En terminant, Monsieur le ministre, permettez-moi humblement de vous réitérer une demande qui vous a été faite par de nombreux intervenants dont des représentants de commissions scolaires que vous auriez préféré ne pas entendre dans le cadre des travaux de la commission parlementaire à l’effet de suspendre les travaux de ladite commission parlementaire afin d’entreprendre une véritable consultation qui permettrait de faire le point sur l’ensemble de la situation en éducation et ainsi d’être en mesure de proposer de vraies solutions à de vrais problèmes.

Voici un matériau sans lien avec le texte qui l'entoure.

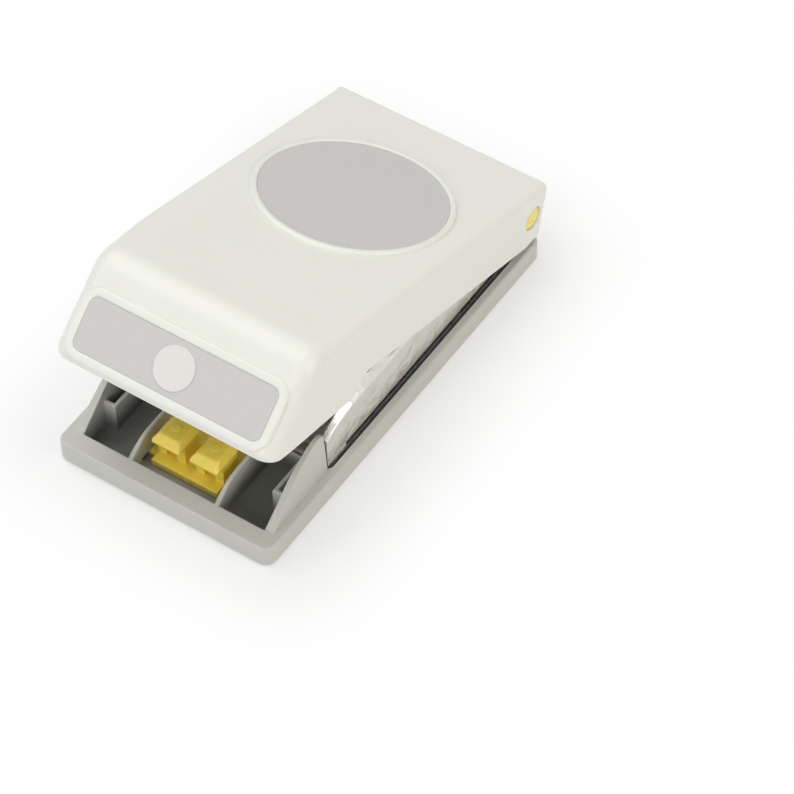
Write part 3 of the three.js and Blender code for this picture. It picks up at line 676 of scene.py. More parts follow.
def rounded_path(corners, runs, steps):
    """A path through (u, w, radius) corners. runs gives the shares at which each straight is sampled.
    Returns (u, w, inward u, inward w) at each station, inward being square to the path."""
    turns = []
    for before, here, after in zip(corners, corners[1:], corners[2:]):
        point, radius = Vector(here[:2]), here[2]
        arrive = (point - Vector(before[:2])).normalized()
        leave = (Vector(after[:2]) - point).normalized()
        turn = arrive.angle(leave)
        trim = radius * math.tan(turn / 2)
        turns.append((point - arrive * trim, point + leave * trim, arrive, turn, radius))
    starts = [Vector(corners[0][:2]), *[leaving for _, leaving, *_ in turns]]
    stops = [*[arriving for arriving, *_ in turns], Vector(corners[-1][:2])]
    stations = []
    for i, (start, stop, places) in enumerate(zip(starts, stops, runs)):
        along = (stop - start).normalized()
        stations += [(*start.lerp(stop, share), -along.y, along.x) for share in places]
        if i < len(turns):
            _, _, arrive, turn, radius = turns[i]
            inward = Vector((-arrive.y, arrive.x))
            centre = stop + inward * radius
            for k in range(1, steps[i]):
                normal = Matrix.Rotation(turn * k / steps[i], 2) @ inward
                stations.append((*(centre - normal * radius), *normal))
    return stations


print("lever tilted by", round(math.degrees(tilt), 2), "degrees")

# %% Two skins and a rim
back_steps, front_steps = 6, 9
turn_steps = (8, 16, 5)
shoulder_steps = 8
near_the_step = [step_front - 1.2 + 0.6 * i for i in range(18)]
top_stops = sorted({*range(-102, 4, 3), *near_the_step}, reverse=True)
rear_edge, even_edge = -2, -8
widening = -88
end_gap = 0.6


def skirt_height(u):
    """Height of the side wall's lower edge."""
    drop = smooth_share(u, step_back, step_front) * (front_skirt - skirt)
    front = smooth_share(u, step_front, -reach + 5.3) * (lip_depth - front_skirt)
    back = smooth_share(u, -1.5, 3.5) * (skirt + rear_foot[1])
    return -skirt - drop - front + back


def shares(count):
    """Evenly spaced shares with the ends, for one run."""
    return [i / count for i in range(count + 1)]


def skin(foot, back_top, bend_corner, nose_point, lip_point, radii, half, shoulders):
    """Rows of points across the lever. radii round the path's three corners, shoulders round the
    edges beside it, at the back, on top and in front."""
    corners = [(*foot, 0), (*back_top, radii[0]), (*bend_corner, radii[1]), (*nose_point, radii[2]),
               (*lip_point, 0)]
    top_start = back_top[0] - radii[0]
    top_end = bend_corner[0] + radii[1] * math.tan((math.pi / 2 - front_lean) / 2)
    stops = [u for u in top_stops if top_end < u < top_start]
    top_shares = [0, *[(u - top_start) / (top_end - top_start) for u in stops], 1]
    runs = (shares(back_steps), top_shares, shares(front_steps), shares(1))
    stations = rounded_path(corners, runs, turn_steps)
    top_row = back_steps + turn_steps[0]
    front_row = top_row + len(top_shares)
    last = len(stations) - 1
    edge_back = foot[0] - shoulders[0] - end_gap
    edge_front = lip_point[0] + shoulders[2] + end_gap
    rows = []
    for i, (u, w, inward_u, inward_w) in enumerate(stations):
        wide = smooth_share(u, widening, top_end - 2)
        shoulder = shoulders[1] + (shoulders[2] - shoulders[1]) * wide
        # The place along the skirt at which this row ends
        if i < top_row:
            shoulder = shoulders[0]
            edge = edge_back + (rear_edge - edge_back) * i / top_row
        elif i >= front_row:
            edge = top_end + (edge_front - top_end) * (i - front_row + 1) / (last - front_row + 1)
        elif u < even_edge:
            edge = u
        else:
            edge = rear_edge + (even_edge - rear_edge) * (top_start - u) / (top_start - even_edge)
        # Near the foot and the nose the shoulder turns level
        if i <= back_steps:
            level = 1 - i / back_steps
        else:
            level = smooth_share(w, 0, -nose_depth * 0.75) if i >= front_row else 0
            inward_u += (1 - inward_u) * level
        inward_w *= 1 - level
        right_half = [(half, edge, skirt_height(edge) if 0 < i < last else w)]
        for k in range(shoulder_steps + 1):
            angle = math.pi / 2 * (1 - k / shoulder_steps)
            depth = shoulder * (1 - math.cos(angle))
            x = half - shoulder + shoulder * math.sin(angle)
            right_half.append((x, u + inward_u * depth, w + inward_w * depth))
        rows.append([(-x, v, z) for x, v, z in right_half] + right_half[::-1])
    return rows


def wrapped(outer, inner):
    """One closed mesh from two skins with the same stations."""
    count, width = len(outer), len(outer[0])
    inside = count * width
    faces = quads(count, width, closed=False)
    faces += [[inside + corner for corner in face] for face in faces]
    rims = [(a, a + width) for i in range(count - 1) for a in (i * width, (i + 1) * width - 1)]
    rims += [(a, a + 1) for i in (0, count - 1) for a in range(i * width, (i + 1) * width - 1)]
    faces += [[a, b, inside + b, inside + a] for a, b in rims]
    return from_faces([point for rows in (outer, inner) for row in rows for point in row], faces)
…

De plus, une telle démarche ferait de vous un des grands ministres de l’Éducation que le Québec aurait connu à l’image du vénérable et vénéré Paul Gérin-Lajoie et ferait taire ceux et celles qui présentement auraient le goût de vous comparer à l’ex-ministre de la Santé dans le gouvernement Couillard de triste renommée et dont la réputation l’empêche de songer à se présenter à l’investiture libérale pour déterminer le futur chef du parti libéral du Québec.

Enfin, en démontrant une telle sagesse dont vous êtes capable en n’en pas douter, cela vous évitera d’avoir à vous excuser, Monsieur le ministre. Et ce qui est encore plus important pour votre gouvernement et votre premier ministre, l’histoire n’aura pas à retenir que vous auriez pu devenir le premier gouvernement de l’histoire de la démocratie québécoise plus que deux fois centenaire à détruire une institution dont les dirigeants sont, tout comme vous, élus au suffrage universel.

Je vous prie, monsieur le ministre, d’agréer mes salutations distinguées

Maurice Bernier
Préfet de la MRC du Granit élu au suffrage universel de 2005 à 2014
Président de la Conférence régionale des Élus de l’Estrie de 2009 à 2013.